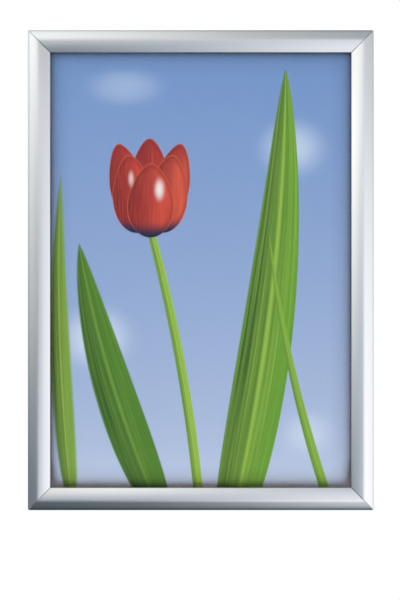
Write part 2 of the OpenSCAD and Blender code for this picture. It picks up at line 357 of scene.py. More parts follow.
def cover_outline():
    """The section of the plate, from the foot of its skirt over the ridge to the lip and back
    under it, with the web and the seat."""
    under_face = FACE_R - PLATE
    foot = math.degrees(math.acos((PLATE - FLANK[0]) / (FLANK_R - PLATE)))
    face_end = math.degrees(math.acos((INNER_EDGE[0] - FACE[0]) / (FACE_R - EDGE_R)))
    under_lip, web_in, web_out = (
        math.degrees(math.acos((depth - FACE[0]) / under_face))
        for depth in (RAIL_W - PLATE, WEB[1], WEB[0])
    )
    entry = math.degrees(math.atan2(SEAT[1] - BASE_SEAT[1], SEAT[0] - BASE_SEAT[0])) - BOW + 180
    lips = math.degrees(math.asin(SLOT / 2 / SEAT_R))
    on_web = math.degrees(math.acos((WEB[0] - SEAT[0]) / SEAT_R))
    slot_side = (
        -SLOT / 2 * math.sin(math.radians(entry)), SLOT / 2 * math.cos(math.radians(entry))
    )
    heel = turned(SEAT, -SLOT_BACK, entry)
    return (0, SKIRT_Y), [
        (0, EDGE_Y), (EDGE_R, EDGE_Y, FLANK_FOOT - 90),
        (*FLANK, FLANK_TOP - FLANK_FOOT), (*RIDGE, -FLANK_TOP - FACE_TOP),
        (*FACE, face_end + FACE_TOP - 90), (*INNER_EDGE, -face_end),
        (RAIL_W, LIP[1]), (*LIP, -180),
        turned(FACE, under_face, under_lip), (*FACE, web_in - under_lip),
        (WEB[1], SEAT[1]), (SEAT[0] + SEAT_R, SEAT[1]), (*SEAT, entry + lips - 360),
        (heel[0] + slot_side[0], heel[1] + slot_side[1]),
        (heel[0] - slot_side[0], heel[1] - slot_side[1]),
        turned(SEAT, SEAT_R, entry - lips), (*SEAT, on_web - entry + lips),
        turned(FACE, under_face, web_out), (*FACE, 90 - FACE_TOP - web_out),
        (*RIDGE, FLANK_TOP + FACE_TOP), (*FLANK, foot - 90 - FLANK_TOP),
        (PLATE, SKIRT_Y - SKIRT_BEVEL), (SKIRT_BEVEL, SKIRT_Y - SKIRT_BEVEL), (0, SKIRT_Y),
    ]


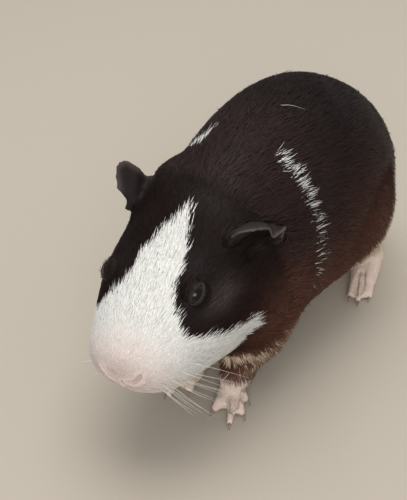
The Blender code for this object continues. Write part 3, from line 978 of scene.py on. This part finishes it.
+ + + + +
◆ Short problem ◆
Print all of the entries exactly as they appear.

◆ Answer ◆
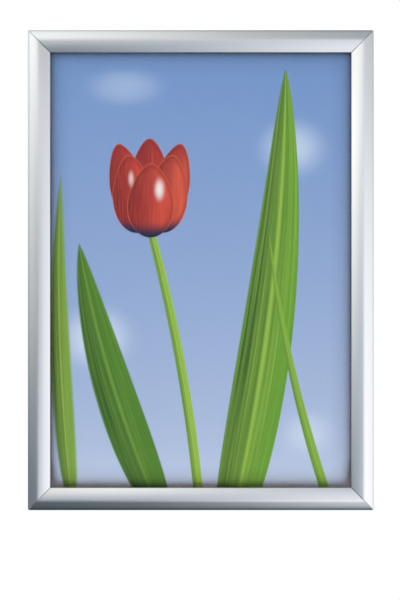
Write part 2 of the OpenSCAD and Blender code for this picture. It picks up at line 357 of scene.py. More parts follow.
def cover_outline():
    """The section of the plate, from the foot of its skirt over the ridge to the lip and back
    under it, with the web and the seat."""
    under_face = FACE_R - PLATE
    foot = math.degrees(math.acos((PLATE - FLANK[0]) / (FLANK_R - PLATE)))
    face_end = math.degrees(math.acos((INNER_EDGE[0] - FACE[0]) / (FACE_R - EDGE_R)))
    under_lip, web_in, web_out = (
        math.degrees(math.acos((depth - FACE[0]) / under_face))
        for depth in (RAIL_W - PLATE, WEB[1], WEB[0])
    )
    entry = math.degrees(math.atan2(SEAT[1] - BASE_SEAT[1], SEAT[0] - BASE_SEAT[0])) - BOW + 180
    lips = math.degrees(math.asin(SLOT / 2 / SEAT_R))
    on_web = math.degrees(math.acos((WEB[0] - SEAT[0]) / SEAT_R))
    slot_side = (
        -SLOT / 2 * math.sin(math.radians(entry)), SLOT / 2 * math.cos(math.radians(entry))
    )
    heel = turned(SEAT, -SLOT_BACK, entry)
    return (0, SKIRT_Y), [
        (0, EDGE_Y), (EDGE_R, EDGE_Y, FLANK_FOOT - 90),
        (*FLANK, FLANK_TOP - FLANK_FOOT), (*RIDGE, -FLANK_TOP - FACE_TOP),
        (*FACE, face_end + FACE_TOP - 90), (*INNER_EDGE, -face_end),
        (RAIL_W, LIP[1]), (*LIP, -180),
        turned(FACE, under_face, under_lip), (*FACE, web_in - under_lip),
        (WEB[1], SEAT[1]), (SEAT[0] + SEAT_R, SEAT[1]), (*SEAT, entry + lips - 360),
        (heel[0] + slot_side[0], heel[1] + slot_side[1]),
        (heel[0] - slot_side[0], heel[1] - slot_side[1]),
        turned(SEAT, SEAT_R, entry - lips), (*SEAT, on_web - entry + lips),
        turned(FACE, under_face, web_out), (*FACE, 90 - FACE_TOP - web_out),
        (*RIDGE, FLANK_TOP + FACE_TOP), (*FLANK, foot - 90 - FLANK_TOP),
        (PLATE, SKIRT_Y - SKIRT_BEVEL), (SKIRT_BEVEL, SKIRT_Y - SKIRT_BEVEL), (0, SKIRT_Y),
    ]


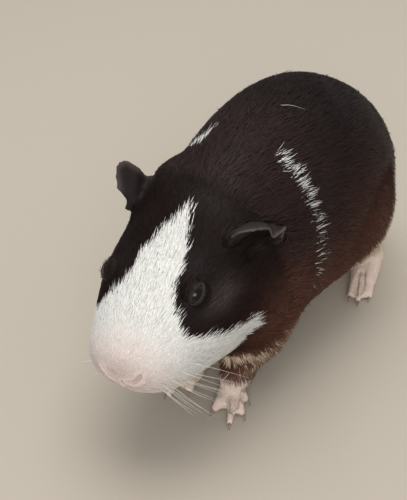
The Blender code for this object continues. Write part 3, from line 978 of scene.py on. This part finishes it.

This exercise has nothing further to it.